What is Project Vault?

Project Vault is a $12 billion public-private partnership (including a $10 billion EXIM loan) to establish a U.S. Strategic Critical Minerals Reserve, storing essential raw materials in secure domestic facilities to protect manufacturers from supply shocks.

How much does China control critical mineral processing?

China controls approximately 90% of global rare earth processing, 80% of tungsten processing, and 60% of antimony processing. Its dominance is expected to remain above 80% through 2030.

What countries signed agreements at the ministerial?

Eleven new bilateral frameworks were signed with Argentina, Morocco, Peru, the Philippines, the UAE, the UK, and others, bringing the total to 21 deals in five months.

Can FORGE realistically challenge China's dominance?

Analysts are divided.
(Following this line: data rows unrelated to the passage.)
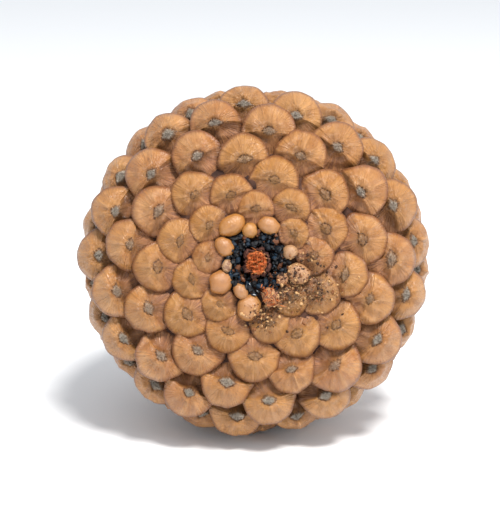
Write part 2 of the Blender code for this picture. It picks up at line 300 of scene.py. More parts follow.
@dataclass
class ScaleForm:
    """Shape of a seed scale, in shares of its size."""

    half_width: float = 0.68
    narrowing: float = 0.06
    tip_length: float = 0.63
    heel_length: float = 0.66
    tip_power: float = 1.90
    heel_power: float = 1.8
    gather: float = 0.32
    keel_drop: float = 0.29
    keel_bend: float = 0.11
    tip_drop: float = 0.40
    dome_rise: float = 0.075
    brow_place: float = 0.21
    brow_width: float = 0.12
    crease_drop: float = 0.135
    crease_width: float = 0.055
    heel_drop: float = 0.15
    ridge_turn: float = 42.0
    face_end: float = 0.62
    shoulder_end: float = 0.76
    neck_end: float = 0.90
    shoulder_depth: float = 0.20
    shoulder_bulge: float = 0.030
    neck_back: float = 0.85
    neck_half_width: float = 0.30
    neck_half_thickness: float = 0.10
    short_plate: float = 1.2
    short_within: float = 0.030
    girth_height: float = 0.026
    least_plate_angle: float = math.radians(62.0)
    most_plate_angle: float = math.radians(140.0)
    root_depth: float = 0.0020
    umbo_half_width: float = 0.160
    umbo_half_length: float = 0.105
    umbo_power: float = 1.4
    umbo_rise: float = 0.022
    umbo_roughness: float = 0.012
    groove_drop: float = 0.036
    point_rise: float = 0.016
    rim_waver: float = 0.025
    crest_rise: float = 0.048
    fold_rise: float = 0.045
    lump_rise: float = 0.026
    fine_rise: float = 0.0060
    shoulder_pull: float = 0.09
    shoulder_slant: float = 0.35
    first_grey: float = 24.0
    last_tan: float = 60.0
    seed: int = 7

    def rim(self, around: Array) -> Array:
        """Outline of the face round its umbo."""
        c, s = np.abs(np.cos(around)), np.abs(np.sin(around))
        rims = [
            ((c / self.half_width) ** power + (s / length) ** power) ** (-1 / power)
            for power, length in ((self.tip_power, self.tip_length), (self.heel_power, self.heel_length))
        ]
        return np.where(np.sin(around) >= 0, *rims)

    def root(self, scale: Scale) -> Array:
        """Where the scale grows from the axis, in its own frame."""
        plate = max(scale.facing + scale.lean, self.least_plate_angle)
        plate = min(plate, self.most_plate_angle)
        reach = scale.radius - self.root_depth
        rise = reach / math.tan(plate)
        y = rise * math.sin(scale.facing) - reach * math.cos(scale.facing)
        z = -reach * math.sin(scale.facing) - rise * math.cos(scale.facing)
        least = self.short_plate * scale.size
        near_stalk = scale.radius < self.short_within and scale.height < self.girth_height
        if near_stalk or math.hypot(y, z) < least:
            return np.array([0.0, -math.sin(scale.lean) * least, -math.cos(scale.lean) * least])
        return np.array([0.0, y, z])

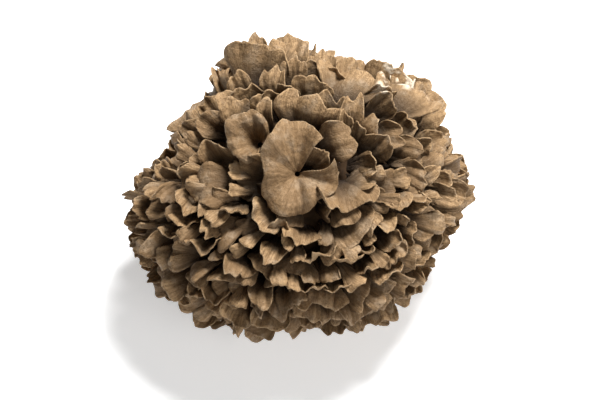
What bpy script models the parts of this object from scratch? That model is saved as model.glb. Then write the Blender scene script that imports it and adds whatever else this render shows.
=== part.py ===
"""A maitake mushroom (hen of the woods), grown as one body and standing on its cut stem.

A knotted middle carries thin fan-shaped caps that spread from a growth hub leaning to the
front. The caps on the front are placed one by one; a seeded rule places the others. Two sheets at
the hub stand open as funnels.
Metres, +Z up, +X across. The origin is the middle of the flat cut under the stem.
"""

import math
import random

import bmesh
import bpy
import numpy as np
from mathutils import Vector, noise

MM = 0.001

# Driving dimensions of the whole cluster
HALF_ACROSS = 0.132
HALF_DEEP = 0.119
HALF_TALL = 0.096
MIDDLE = np.array((0.0, 0.0, 0.094))
CORE_SHARE = 0.72  # the knotted middle, as a share of the outline
FACE_TILT = math.radians(58)  # how high the face of the rosette looks
LOWEST_CAP = 0.004

# Cut stem
STEM_RADIUS = 0.042
STEM_TOP = 0.060
STEM_SIDES = 14
BRANCHES = 7

# Flesh thickness of a cap
ROOT_THICK = 0.0045
RIM_THICK = 0.0014

FILL_SPOTS = 1000  # evenly spread places that the seeded rule tries
FILL_GAP = 0.0225  # the least way between the middles of a filling cap's blade and of its neighbours'
HUB_CLEAR = 0.045  # filling caps keep this far from the growth hub
PROUD_RIM = 0.003  # how far a rim may stand out of the skin
LOWER_LEAN = 18  # how much further the lower caps of the face lean out, in degrees
SEED = 41

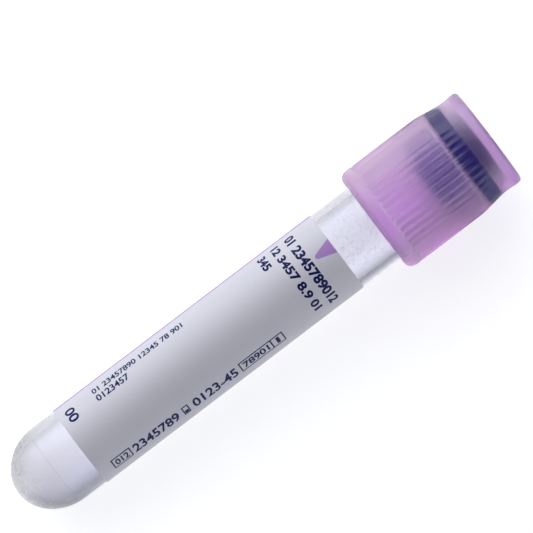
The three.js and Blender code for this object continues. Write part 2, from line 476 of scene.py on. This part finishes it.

FORGE's plurilateral structure and $30 billion in financing represent an unprecedented response, but China's decades-long infrastructure advantage, 29-year U.S. mine permitting timelines, and lack of operational details for FORGE raise questions about whether these initiatives can achieve meaningful results within the narrowing geopolitical window.

Conclusion: A New Era of Strategic Interdependence?

The 2026 Critical Minerals Ministerial marks a pivotal moment in the global struggle for resource security. FORGE, Project Vault, and the $30 billion mobilization represent the most ambitious Western response to date against China's critical minerals dominance. Yet the structural realities—China's 90% processing control, the 20–30 year timeline to build alternatives, and the 29-year U.S. mine permitting process—suggest that the world may be entering not an era of Western independence, but one of managed strategic interdependence. The future of critical mineral supply chains will likely be defined not by a clean break from China, but by a complex web of competing alliances, stockpiles, and price mechanisms that reshape—but do not eliminate—dependence. The next 12–18 months will determine whether FORGE becomes a genuine alternative or another well-intentioned framework that fails to overcome the gravity of China's entrenched position.